Can you open a web browser? Done, Ship it.
My Parents and my Ex were fine on it 20 years ago. (given back then I HAD to do the setup)
The only problem they ever had was when my mother bought bargain bin CD full of shareware and I said no, that’s not going to work. She shrugged and I pointed her to some online solitare games.
Then they’re better off with a Chromebook or tablet. The only reason to be on a pc instead is to access all of the additional functions that would be a nightmare for them to figure out on Linux.
The only reason to be on a PC
The vast majority of people don’t need to be on a PC.

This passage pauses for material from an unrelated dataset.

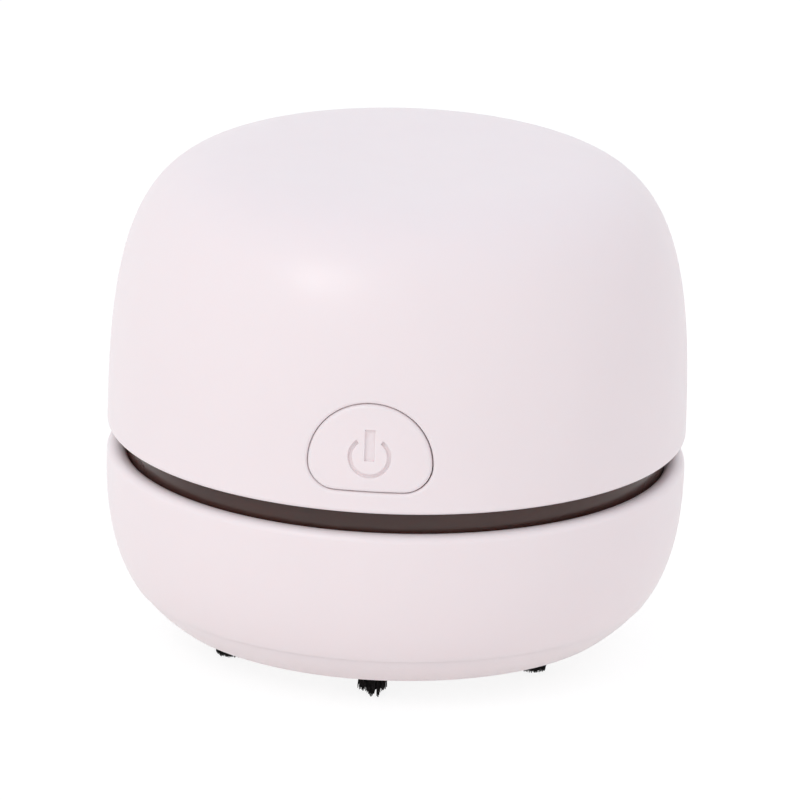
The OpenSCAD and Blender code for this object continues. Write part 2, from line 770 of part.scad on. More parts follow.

I’d argue that steam on Linux PC for casual gaming is pretty ready mainstream. Video drivers just work in anything that support non-free, Gui steam Install, the only thing you need to know is to check proton on each Windows Game you want to run. If they’d turn that on by default they’d be fine for light PC gaming.
I was pretty shocked the last few times I did a setup for someone and it needed nothing.
Hell, even NixOS works out of the box, that’s just nuts.
I don’t know why you’re getting downvoted.
Lie: “Most things that go beyond changing the wallpaper image need some command line stuff.”
Incomprehensible: “There is often not one thing of doing stuff, but hundreds.”
“It already starts with the selection of a distro how would a “non-computer-person” decide on a distro. Just try them out? Install twenty different distros because reasons?”
Yeah, go install a distro, don’t like it , try another or go back to windows. We don’t really care but making crap up to be a gatekeeper? That’s a bit much
“Unless resources are pooled into a single distro to polish it and make a defacto standard for ordinary people, homes and offices”
Ohh so even if every option works fine, it’s not ready unless it’s windows…
Going back to look at his history, he’s just a ball of incoherant complaints.
I’m with ya buddy: Today, Linux is good enough for most purposes. If you try it and don’t like it, go buy a new PC for windows 11.
lol wut? Proton vpn sucks on Linux.
Proton is a tool for use with the Steam client which allows games which are exclusive to Windows to run on the Linux operating system. It uses Wine to facilitate this.